Strategy: These ARE the ends you’re looking for
In response to B.J. Armstrong’s thought-provoking piece on these pixels last week, I offer a contrary view. There are plenty of “ends” out there—we have a National Security Strategy, a National Defense Strategy, a Defense Strategic Guidance, a Strategic Choices Management Review, a Quadrennial Defense Review, and a National Military Strategy. Pick a couple “ends”, explain that they are policy objectives (or higher command’s “ends”) and start writing! No less an authority than Richard Rumelt said that the kernel of strategy contains three main elements: 1) a diagnosis that defines or explains the nature of the challenge; 2) a guiding policy for dealing with the challenge; and 3) coherent actions designed to carry out the guiding policy. Rumelt also wisely cautions about the error of “mistaking goals for strategy”.
Others have viewed it as explaining the Why, the What, and the How. For a secondary (or even tertiary) echelon like a single Service like the United States Navy, the Why should already exist in numerous forms; the What, then, is the real meat; and the How should be left for the operational elements.
Semantics may play, but that’s why if you truly own the narrative, you define the terms of reference and set the taxonomy, and frame it however you like. Perhaps, as Frank Hoffman has advised, the ensuing USN tome should be called a Maritime White Paper instead of a “strategy”…but you are still, as B.H. Liddell Hart described it, dabbling in “the art of distributing and applying military means to fulfill the ends of policy.”

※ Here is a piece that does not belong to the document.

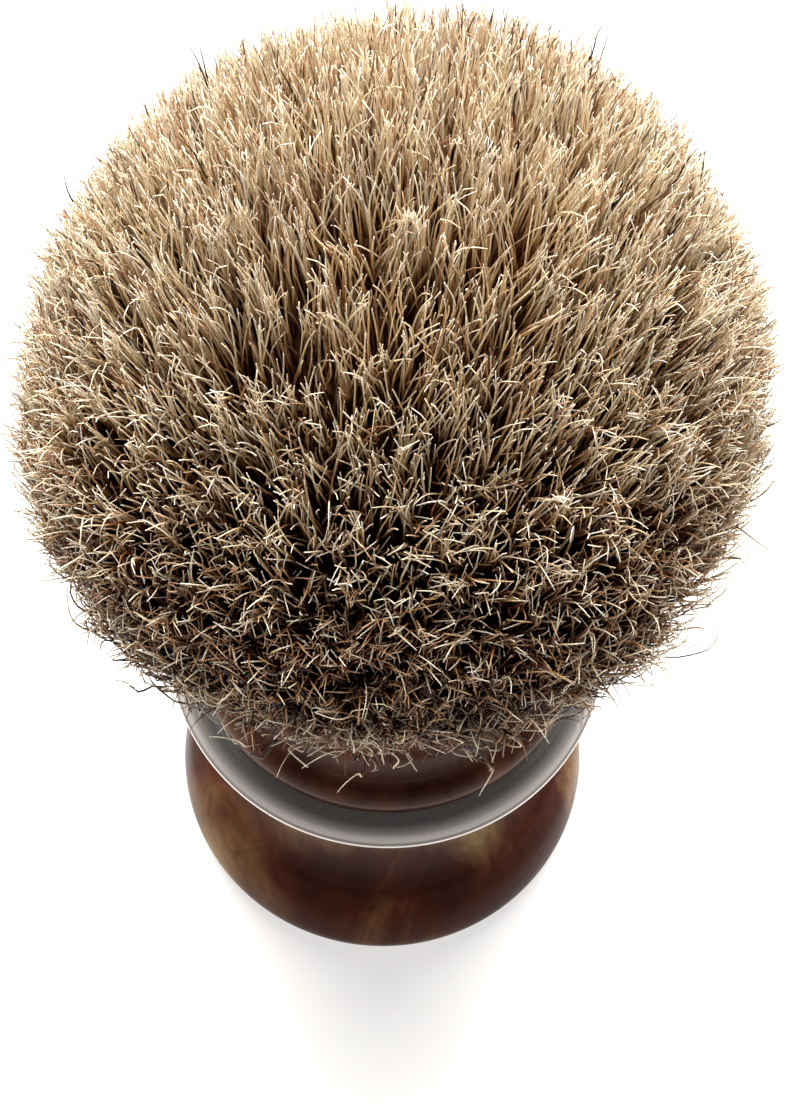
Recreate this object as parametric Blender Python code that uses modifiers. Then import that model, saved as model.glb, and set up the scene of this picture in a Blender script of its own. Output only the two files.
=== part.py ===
"""Shaving brush with a turned horn-look resin handle, a metal ring and a badger hair knot.

Every piece is a turned solid on the Z axis. The origin is the centre of the foot's
underside, where the brush stands. Lengths are in metres, written as millimetres * MM.
"""
import math

import bpy

MM = 0.001
OBJECT_NAME = "shaving_brush"

# Driving dimensions
FIT_GAP = 0.3 * MM              # clearance left between two pieces that touch
OUTER_STEPS = 48                # segments around the pieces that are seen
INNER_STEPS = 24                # segments around the pieces inside the handle

FOOT_RADIUS = 18.0 * MM         # widest point of the rounded foot
FOOT_WIDEST_Z = 3.4 * MM
FOOT_TOP_Z = 29.7 * MM          # seat under the metal ring
FOOT_SEAT_RADIUS = 14.8 * MM
WAIST_RADIUS = 12.4 * MM
WAIST_Z = 19.5 * MM

RING_RADIUS = 17.95 * MM        # thin outer edge of the metal ring
RING_EDGE_Z = 33.3 * MM
RING_TOP_Z = 35.0 * MM
RING_TOP_RADIUS = 14.6 * MM
RING_BORE_RADIUS = 8.6 * MM

COLLAR_BEAD_RADIUS = 15.95 * MM  # rounded bead that overhangs the ring
COLLAR_BEAD_ROUND = 2.0 * MM
COLLAR_COVE_RADIUS = 13.5 * MM
COLLAR_BELLY_RADIUS = 14.4 * MM
COLLAR_TOP_Z = 56.0 * MM        # total height of the handle
COLLAR_LIP_RADIUS = 13.3 * MM

STUD_RADIUS = 3.0 * MM
STUD_LENGTH = 24.0 * MM
STUD_BOTTOM_Z = 16.2 * MM

SOCKET_RADIUS = 12.6 * MM       # blind hole in the collar that takes the knot
SOCKET_FLOOR_Z = 43.0 * MM
GLUE_WALL = 0.6 * MM
GLUE_FLOOR = 0.8 * MM
PLUG_HEIGHT = 6.0 * MM
BINDING_TURNS = 3
BINDING_THREAD = 0.85 * MM      # thickness of the binding thread

KNOT_RADIUS = 25.5 * MM         # widest point of the bloom
KNOT_WIDEST_Z = 82.0 * MM
KNOT_TOP_Z = 107.9 * MM

# Heights that follow from the driving dimensions
RING_BOTTOM_Z = FOOT_TOP_Z + FIT_GAP
COLLAR_BOTTOM_Z = RING_TOP_Z + FIT_GAP
SPIGOT_RADIUS = RING_BORE_RADIUS - FIT_GAP
SPIGOT_BOTTOM_Z = FOOT_TOP_Z + FIT_GAP
STUD_TOP_Z = STUD_BOTTOM_Z + STUD_LENGTH
STUD_HOLE_RADIUS = STUD_RADIUS + FIT_GAP
GLUE_BOTTOM_Z = SOCKET_FLOOR_Z + FIT_GAP
GLUE_TOP_Z = COLLAR_TOP_Z - 0.6 * MM
GLUE_RADIUS = SOCKET_RADIUS - FIT_GAP
PLUG_RADIUS = GLUE_RADIUS - GLUE_WALL - FIT_GAP
PLUG_BOTTOM_Z = GLUE_BOTTOM_Z + GLUE_FLOOR + FIT_GAP
PLUG_TOP_Z = PLUG_BOTTOM_Z + PLUG_HEIGHT
BINDING_BOTTOM_Z = PLUG_TOP_Z + FIT_GAP
BINDING_TOP_Z = BINDING_BOTTOM_Z + BINDING_TURNS * BINDING_THREAD
BOUND_HAIR_RADIUS = PLUG_RADIUS - BINDING_THREAD - FIT_GAP

RESIN_FOOT = (0.110, 0.050, 0.026)
RESIN_COLLAR = (0.060, 0.026, 0.015)
STEEL = (0.62, 0.59, 0.60)
ZINC = (0.55, 0.55, 0.53)
GLUE_AMBER = (0.55, 0.42, 0.20)
EPOXY_BLACK = (0.035, 0.030, 0.028)
THREAD_WHITE = (0.70, 0.66, 0.58)
HAIR_TAN = (0.42, 0.31, 0.20)


def arc(centre_r, centre_z, radius, start_deg, end_deg, steps):
    """Points of a circular arc in the (radius, height) plane."""
    points = []
    for index in range(steps + 1):
        angle = math.radians(start_deg + (end_deg - start_deg) * index / steps)
        points.append((centre_r + radius * math.cos(angle), centre_z + radius * math.sin(angle)))
    return points


def smooth_through(knots, steps):
    """Catmull-Rom curve through a few (radius, height) points, ends included."""
    padded = [knots[0]] + list(knots) + [knots[-1]]
    points = []
    for before, start, end, after in zip(padded, padded[1:], padded[2:], padded[3:]):
        for index in range(steps):
            t = index / steps
            point = []
            for axis in (0, 1):
                a, b, c, d = before[axis], start[axis], end[axis], after[axis]
                point.append(0.5 * (2 * b + (c - a) * t + (2 * a - 5 * b + 4 * c - d) * t ** 2
                                    + (3 * b - a - 3 * c + d) * t ** 3))
            points.append(tuple(point))
    points.append(tuple(knots[-1]))
    return points


def make_material(name, colour, roughness, metallic=0.0):
    material = bpy.data.materials.new(name)
    material.use_nodes = True
    shader = material.node_tree.nodes["Principled BSDF"]
    shader.inputs["Base Color"].default_value = (*colour, 1.0)
    shader.inputs["Roughness"].default_value = roughness
    shader.inputs["Metallic"].default_value = metallic
    material.diffuse_color = (*colour, 1.0)
    return material


def turned(name, profile, closed, steps, material, collection):
    """Solid turned about Z from a profile whose outer side runs from top to bottom."""
    vertices = [(radius, 0.0, height) for radius, height in profile]
    edges = [(index, index + 1) for index in range(len(profile) - 1)]
    if closed:
        edges.append((len(profile) - 1, 0))
    mesh = bpy.data.meshes.new(name)
    mesh.from_pydata(vertices, edges, [])
    mesh.materials.append(material)
    piece = bpy.data.objects.new(name, mesh)
    collection.objects.link(piece)
    screw = piece.modifiers.new("turn", "SCREW")
    screw.axis = "Z"
    screw.angle = math.tau
    screw.steps = steps
    screw.render_steps = steps
    screw.use_merge_vertices = True
    screw.merge_threshold = 0.00001
    screw.use_smooth_shade = True
    return piece


def build_handle_foot(collection):
    """Lower handle: rounded foot, concave waist, seat for the ring, blind hole for the stud."""
    hole_floor = STUD_BOTTOM_Z - FIT_GAP
    flare = smooth_through([
        (FOOT_SEAT_RADIUS, FOOT_TOP_Z - 0.6 * MM),
        (13.4 * MM, 25.2 * MM),
        (WAIST_RADIUS, WAIST_Z),
        (13.3 * MM, 14.4 * MM),
        (15.3 * MM, 11.2 * MM),
    ], 3)
    rim = smooth_through([
        (15.9 * MM, 10.6 * MM),
        (17.3 * MM, 7.4 * MM),
        (FOOT_RADIUS, FOOT_WIDEST_Z),
        (17.4 * MM, 1.1 * MM),
        (16.2 * MM, 0.0),
    ], 3)
    profile = [(0.0, hole_floor), (STUD_HOLE_RADIUS, hole_floor), (STUD_HOLE_RADIUS, FOOT_TOP_Z),
               (FOOT_SEAT_RADIUS - 0.5 * MM, FOOT_TOP_Z)]
    profile += flare + rim + [(0.0, 0.0)]
    material = make_material("foot_resin", RESIN_FOOT, 0.18)
    return turned("handle_foot", profile, False, OUTER_STEPS, material, collection)


def build_metal_ring(collection):
    """Polished disc that overhangs the waist: flat above, bevelled to a thin edge, hollowed below."""
    shoulder = smooth_through([
        (RING_TOP_RADIUS, RING_TOP_Z),
        (15.9 * MM, 34.95 * MM),
        (16.7 * MM, 34.7 * MM),
        (17.25 * MM, 34.2 * MM),
        (17.72 * MM, 33.62 * MM),
    ], 2)
    underside = smooth_through([
        (RING_RADIUS - 0.25 * MM, 32.95 * MM),
        (17.2 * MM, 32.1 * MM),
        (16.4 * MM, 31.3 * MM),
        (15.6 * MM, 30.7 * MM),
        (14.9 * MM, RING_BOTTOM_Z),
    ], 2)
    profile = [(RING_BORE_RADIUS, RING_TOP_Z)] + shoulder + [(RING_RADIUS, RING_EDGE_Z)]
    profile += underside + [(RING_BORE_RADIUS, RING_BOTTOM_Z)]
    material = make_material("ring_steel", STEEL, 0.16, 1.0)
    return turned("metal_ring", profile, True, OUTER_STEPS, material, collection)


def build_handle_collar(collection):
    """Upper handle: spigot through the ring, bead, cove, belly and the socket for the knot."""
    hole_top = STUD_TOP_Z + FIT_GAP
    lip = arc(COLLAR_LIP_RADIUS, COLLAR_TOP_Z - 0.7 * MM, 0.7 * MM, 90.0, 25.0, 3)
    side = smooth_through([
        lip[-1],
        (14.35 * MM, 52.6 * MM),
        (COLLAR_BELLY_RADIUS, 49.0 * MM),
        (COLLAR_COVE_RADIUS, 43.0 * MM),
        (13.75 * MM, 40.5 * MM),
        (14.45 * MM, 39.25 * MM),
    ], 3)
    bead = arc(COLLAR_BEAD_RADIUS - COLLAR_BEAD_ROUND, COLLAR_BOTTOM_Z + 1.9 * MM,
               COLLAR_BEAD_ROUND, 62.0, -62.0, 7)
    profile = [(0.0, SOCKET_FLOOR_Z), (SOCKET_RADIUS, SOCKET_FLOOR_Z),
               (SOCKET_RADIUS, COLLAR_TOP_Z)]
    profile += lip + side[1:] + bead
    profile += [(14.4 * MM, COLLAR_BOTTOM_Z), (SPIGOT_RADIUS, COLLAR_BOTTOM_Z),
                (SPIGOT_RADIUS, SPIGOT_BOTTOM_Z), (STUD_HOLE_RADIUS, SPIGOT_BOTTOM_Z),
                (STUD_HOLE_RADIUS, hole_top), (0.0, hole_top)]
    material = make_material("collar_resin", RESIN_COLLAR, 0.15)
    return turned("handle_collar", profile, False, OUTER_STEPS, material, collection)


def build_joining_stud(collection):
    """Plated rod that joins foot, ring and collar, with chamfered ends."""
    chamfer = 0.7 * MM
    profile = [(0.0, STUD_TOP_Z), (STUD_RADIUS - chamfer, STUD_TOP_Z),
               (STUD_RADIUS, STUD_TOP_Z - chamfer), (STUD_RADIUS, STUD_BOTTOM_Z + chamfer),
               (STUD_RADIUS - chamfer, STUD_BOTTOM_Z), (0.0, STUD_BOTTOM_Z)]
    material = make_material("stud_zinc", ZINC, 0.35, 1.0)
    return turned("joining_stud", profile, False, INNER_STEPS, material, collection)


def build_knot_glue(collection):
    """Cup of set adhesive between the socket and the knot's plug."""
    inner_radius = GLUE_RADIUS - GLUE_WALL
    inner_floor = GLUE_BOTTOM_Z + GLUE_FLOOR
    profile = [(0.0, inner_floor), (inner_radius, inner_floor), (inner_radius, GLUE_TOP_Z),
               (GLUE_RADIUS, GLUE_TOP_Z), (GLUE_RADIUS, GLUE_BOTTOM_Z), (0.0, GLUE_BOTTOM_Z)]
    material = make_material("set_adhesive", GLUE_AMBER, 0.4)
    return turned("knot_glue", profile, False, INNER_STEPS, material, collection)


def build_knot_plug(collection):
    """Cast epoxy foot of the knot, in which the root ends of the hair are set."""
    chamfer = 0.6 * MM
    profile = [(0.0, PLUG_TOP_Z), (PLUG_RADIUS, PLUG_TOP_Z),
               (PLUG_RADIUS, PLUG_BOTTOM_Z + chamfer),
               (PLUG_RADIUS - chamfer, PLUG_BOTTOM_Z), (0.0, PLUG_BOTTOM_Z)]
    material = make_material("plug_epoxy", EPOXY_BLACK, 0.3)
    return turned("knot_plug", profile, False, INNER_STEPS, material, collection)


def build_knot_binding(collection):
    """Thread wound around the hair just above the plug, one rounded rib for each turn."""
    inner_radius = BOUND_HAIR_RADIUS + FIT_GAP
    profile = [(inner_radius, BINDING_TOP_Z)]
    half = BINDING_THREAD / 2
    for turn in range(BINDING_TURNS):
        rib_z = BINDING_TOP_Z - half - turn * BINDING_THREAD
        rib = arc(inner_radius + half, rib_z, half, 80.0, -80.0, 4)
        profile += rib
    profile.append((inner_radius, BINDING_BOTTOM_Z))
    material = make_material("binding_thread", THREAD_WHITE, 0.8)
    return turned("knot_binding", profile, True, INNER_STEPS, material, collection)


def build_knot_hair(collection):
    """Outer shape of the hair: bound root, neck in the collar, bulb-shaped bloom."""
    neck_radius = PLUG_RADIUS
    bloom = smooth_through([
        (0.0, KNOT_TOP_Z),
        (7.6 * MM, KNOT_TOP_Z - 1.0 * MM),
        (14.6 * MM, 103.2 * MM),
        (20.4 * MM, 97.6 * MM),
        (24.1 * MM, 90.2 * MM),
        (KNOT_RADIUS, KNOT_WIDEST_Z),
        (23.2 * MM, 73.4 * MM),
        (19.0 * MM, 65.6 * MM),
        (14.6 * MM, 59.4 * MM),
        (neck_radius + 0.4 * MM, COLLAR_TOP_Z + 0.2 * MM),
    ], 3)
    profile = bloom + [(neck_radius, COLLAR_TOP_Z - 1.0 * MM),
                       (neck_radius, BINDING_TOP_Z + 1.2 * MM),
                       (BOUND_HAIR_RADIUS, BINDING_TOP_Z + FIT_GAP),
                       (BOUND_HAIR_RADIUS, BINDING_BOTTOM_Z), (0.0, BINDING_BOTTOM_Z)]
    material = make_material("badger_hair", HAIR_TAN, 0.75)
    return turned("knot_hair", profile, False, OUTER_STEPS, material, collection)


def main():
    for old in list(bpy.data.objects):
        bpy.data.objects.remove(old, do_unlink=True)
    collection = bpy.data.collections.new(OBJECT_NAME)
    bpy.context.scene.collection.children.link(collection)
    build_handle_foot(collection)
    build_metal_ring(collection)
    build_handle_collar(collection)
    build_joining_stud(collection)
    build_knot_glue(collection)
    build_knot_plug(collection)
    build_knot_binding(collection)
    build_knot_hair(collection)


main()
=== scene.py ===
import math

import bpy
import numpy as np
from mathutils import Matrix, Vector, kdtree


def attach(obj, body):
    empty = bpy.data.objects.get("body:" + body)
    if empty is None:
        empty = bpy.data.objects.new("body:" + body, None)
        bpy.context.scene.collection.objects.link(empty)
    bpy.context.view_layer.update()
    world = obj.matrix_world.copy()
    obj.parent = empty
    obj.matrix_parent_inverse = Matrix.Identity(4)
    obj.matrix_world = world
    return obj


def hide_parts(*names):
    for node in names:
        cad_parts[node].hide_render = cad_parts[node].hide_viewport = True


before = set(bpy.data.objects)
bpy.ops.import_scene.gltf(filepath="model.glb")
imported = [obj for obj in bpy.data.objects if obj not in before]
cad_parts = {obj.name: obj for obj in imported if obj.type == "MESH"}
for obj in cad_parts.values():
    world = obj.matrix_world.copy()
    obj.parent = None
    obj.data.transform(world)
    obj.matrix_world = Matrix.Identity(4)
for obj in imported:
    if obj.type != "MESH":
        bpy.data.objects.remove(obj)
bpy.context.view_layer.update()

MM = 0.001

# Camera, in millimetres and degrees
EYE = (0.76, -89.0, 272.8)
TILT_DOWN = 68.1
ROLL = -2.70
FOCAL_HEIGHTS = 2.788           # focal length as a multiple of the frame's height
SENSOR_MM = 36.0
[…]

Further, as DoD continues to have a fascination with business world analogies, two leading figures in strategic thought have defined “strategy” as:
Alfred Chandler: the “determination of the basic long-term goals of an enterprise, and the adoption of courses of action and the allocation of resources necessary for carrying out these goals.”
Michael Porter: the “broad formula for how a business is going to compete, what its goals should be, and what policies will be needed to carry out those goals” and the “…combination of the ends for which the firm is striving and the means by which it is seeking to get there.”
And this is from someone (me) who doesn’t necessarily buy into the ends/ways/means approach as the only or at times even best methodology—instead, I prefer scenario-based planning and the use of multiple futures and stress-testing to produce a portfolio of capabilities designed to protect/further/advance vital national interests. The crafting of strategy then takes into account how to incorporate these capabilities as part of Rumelt’s “coherent actions” designed to achieve the policy aims. Of course, this implies that these vital national interests have already been clearly articulated, but that is for another conversation.
But if done correctly, and then articulated completely (up, out, and down), there is more than one path to strategic nirvana.
CDR Elton C. Parker III is currently serving as the Special Assistant to the President and Military Assistant to the Provost of National Defense University. A career naval aviator, his most recent tour was as Speechwriter and Special Assistant to the Supreme Allied Commander, Europe. The views expressed here are his own and do not represent the views, opinions, or positions of the National Defense University, The U.S. Navy, or the Department of Defense.